Thorgrimur Gudmundsen, he who has helped with the guidebook, has an ad. It says that he furnishes tourists with excellent English-speaking guides, ponies and anything needed for your trip.
Thorgrimur has been in business since 1873. Gracious! That’s just when our families were packing up to leave Iceland. It is now 27 years later. All the time people were dying on the voyages to North America and were being buried at sea, traveling to Nova Scotia, to Kinmount, building shelters on the shore of Lake Winnipeg, dying of smallpox, he’s been managing quite well. So well, in fact, that he has the very best recommendations.
He’s been a guide for Rider Haggard, the Prince of Hesse, etc., etc. He is highly recommended to tourists by the current British Consul. He speaks English, Danish and French. And his charges are moderate.
It’s the year 1900. The beginning of a new century. Things are looking up in Iceland.
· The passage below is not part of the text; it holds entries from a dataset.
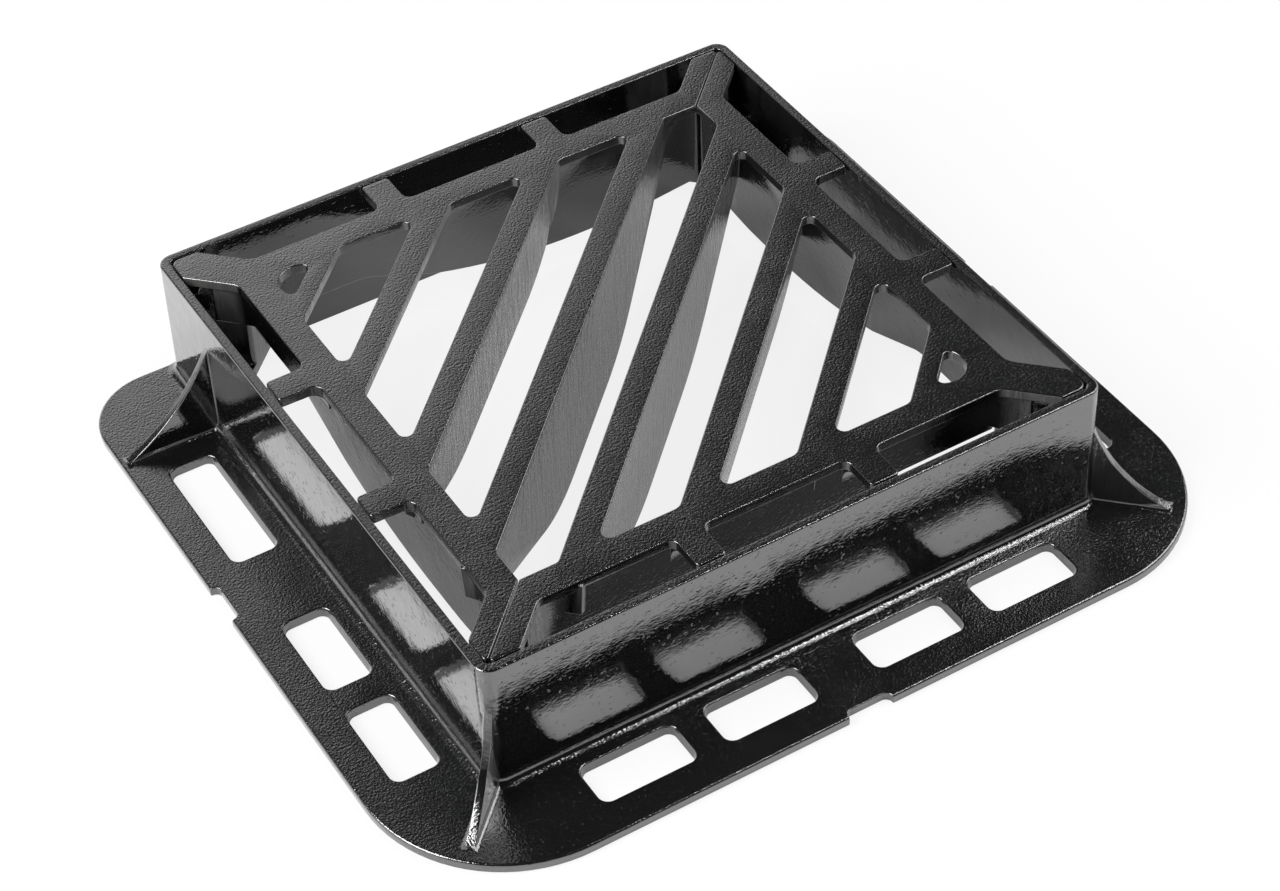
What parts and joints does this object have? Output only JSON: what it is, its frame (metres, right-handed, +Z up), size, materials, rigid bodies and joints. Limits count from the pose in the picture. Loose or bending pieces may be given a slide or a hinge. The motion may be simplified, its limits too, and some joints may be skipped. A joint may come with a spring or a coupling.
{
  "type": "gully grate",
  "caption": "Square cast iron gully top with a deep flanged frame and loose triangular grates that meet along one diagonal.",
  "frame": {"origin": "middle of the flange's rectangle, on its underside", "axes": "+X along the kerb, +Y towards the kerb, +Z up out of the road"},
  "size_m": [0.5812, 0.515, 0.1],
  "materials": {
    "black_iron": "glossy black bitumen paint over a sand-cast surface"
  },
  "bodies": {
    "root": {"frame": "black_iron", "left_grate": "black_iron", "right_grate": "black_iron"}
  },
  "joints": []
}
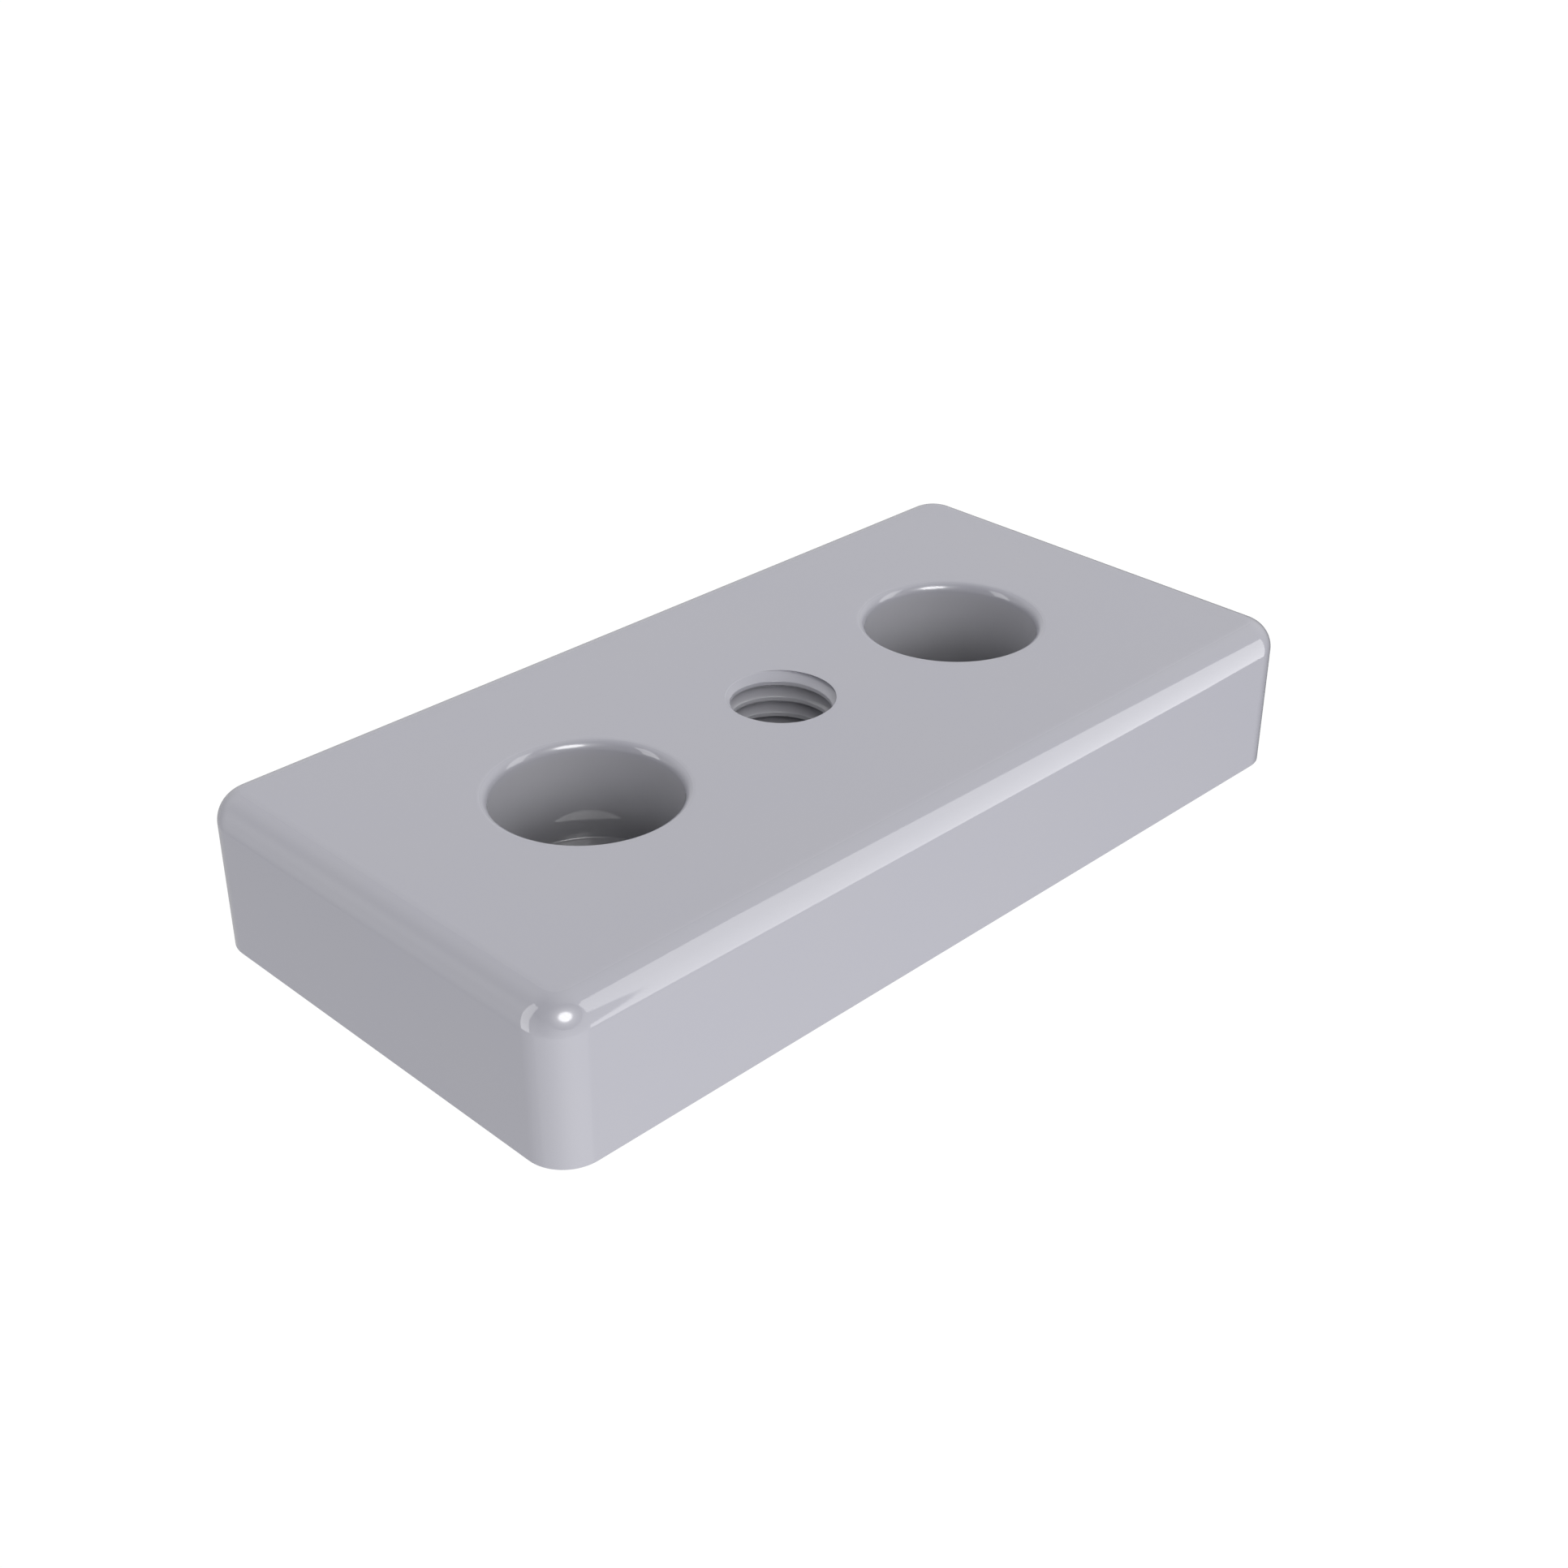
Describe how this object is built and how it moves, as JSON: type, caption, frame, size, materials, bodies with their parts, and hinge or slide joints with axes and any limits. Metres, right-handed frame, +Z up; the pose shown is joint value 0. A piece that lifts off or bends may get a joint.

The emigration is turning from a flood into a trickle.
Our good Thorgrimur has hung on, found a business supported not by sheep, cows and fish but by tourists, tourists with ready money, who paid in silver, who could afford the supplies, the travel costs, the food, the accommodation, the horses, the guides. He’s an entrepreneur because his ad says that he doesn’t just guide himself. He provides guides and horses and anything else that might be needed.
The world has grown smaller. The miles may be the same but the time taken to cross them has shortened. Travel has become more reliable with steam ships. In England and Scotland, getting about is much easier with those cars, buses, trains. Travel is no longer just for the very wealthy who can afford to own or rent a yacht. The Industrial Revolution is starting to spread around the new wealth. Thorgrimur is in the right place at the right time.
(Any chance that any of my readers are related to Thorgrimur?)